** Start Dataset excerpt **

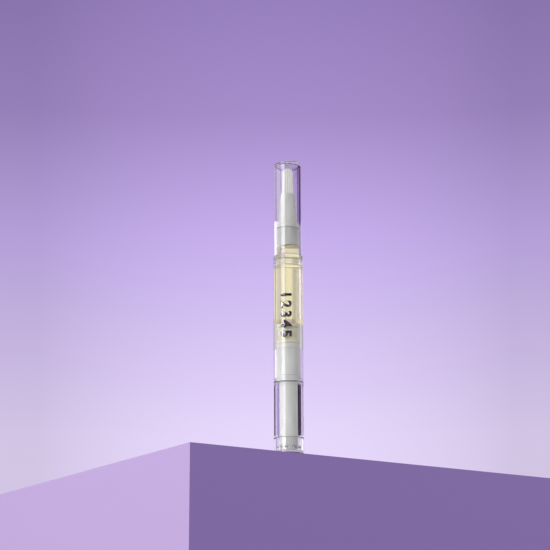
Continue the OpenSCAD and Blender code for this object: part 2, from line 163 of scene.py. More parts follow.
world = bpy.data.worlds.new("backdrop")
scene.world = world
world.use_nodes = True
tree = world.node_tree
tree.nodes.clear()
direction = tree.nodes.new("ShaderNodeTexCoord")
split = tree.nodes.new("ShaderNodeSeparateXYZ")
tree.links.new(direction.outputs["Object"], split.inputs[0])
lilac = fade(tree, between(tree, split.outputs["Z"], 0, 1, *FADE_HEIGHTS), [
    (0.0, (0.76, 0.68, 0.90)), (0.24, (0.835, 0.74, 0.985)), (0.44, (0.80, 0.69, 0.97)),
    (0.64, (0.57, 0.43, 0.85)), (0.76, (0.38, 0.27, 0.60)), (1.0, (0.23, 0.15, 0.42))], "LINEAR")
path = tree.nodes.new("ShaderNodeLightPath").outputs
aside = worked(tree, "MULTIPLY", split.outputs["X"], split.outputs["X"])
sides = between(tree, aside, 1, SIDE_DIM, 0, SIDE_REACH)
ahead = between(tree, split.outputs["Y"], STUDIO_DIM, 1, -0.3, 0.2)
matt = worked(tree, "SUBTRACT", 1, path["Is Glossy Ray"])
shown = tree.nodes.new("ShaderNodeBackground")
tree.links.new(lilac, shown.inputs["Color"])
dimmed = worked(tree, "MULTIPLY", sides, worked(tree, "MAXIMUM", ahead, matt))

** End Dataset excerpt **

Job:
Repeat the data above, word for word.

Task response:
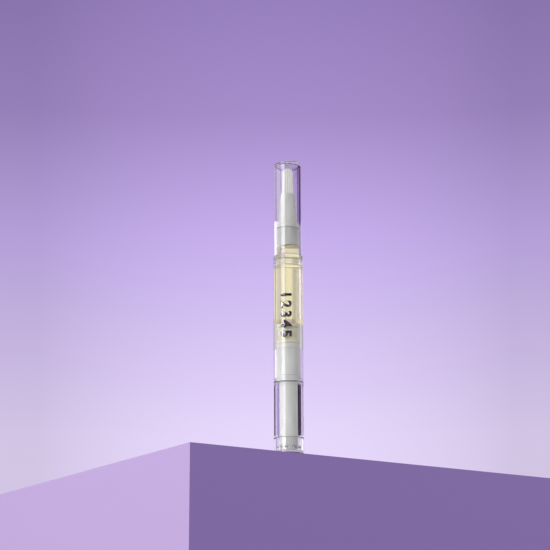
Continue the OpenSCAD and Blender code for this object: part 2, from line 163 of scene.py. More parts follow.
world = bpy.data.worlds.new("backdrop")
scene.world = world
world.use_nodes = True
tree = world.node_tree
tree.nodes.clear()
direction = tree.nodes.new("ShaderNodeTexCoord")
split = tree.nodes.new("ShaderNodeSeparateXYZ")
tree.links.new(direction.outputs["Object"], split.inputs[0])
lilac = fade(tree, between(tree, split.outputs["Z"], 0, 1, *FADE_HEIGHTS), [
    (0.0, (0.76, 0.68, 0.90)), (0.24, (0.835, 0.74, 0.985)), (0.44, (0.80, 0.69, 0.97)),
    (0.64, (0.57, 0.43, 0.85)), (0.76, (0.38, 0.27, 0.60)), (1.0, (0.23, 0.15, 0.42))], "LINEAR")
path = tree.nodes.new("ShaderNodeLightPath").outputs
aside = worked(tree, "MULTIPLY", split.outputs["X"], split.outputs["X"])
sides = between(tree, aside, 1, SIDE_DIM, 0, SIDE_REACH)
ahead = between(tree, split.outputs["Y"], STUDIO_DIM, 1, -0.3, 0.2)
matt = worked(tree, "SUBTRACT", 1, path["Is Glossy Ray"])
shown = tree.nodes.new("ShaderNodeBackground")
tree.links.new(lilac, shown.inputs["Color"])
dimmed = worked(tree, "MULTIPLY", sides, worked(tree, "MAXIMUM", ahead, matt))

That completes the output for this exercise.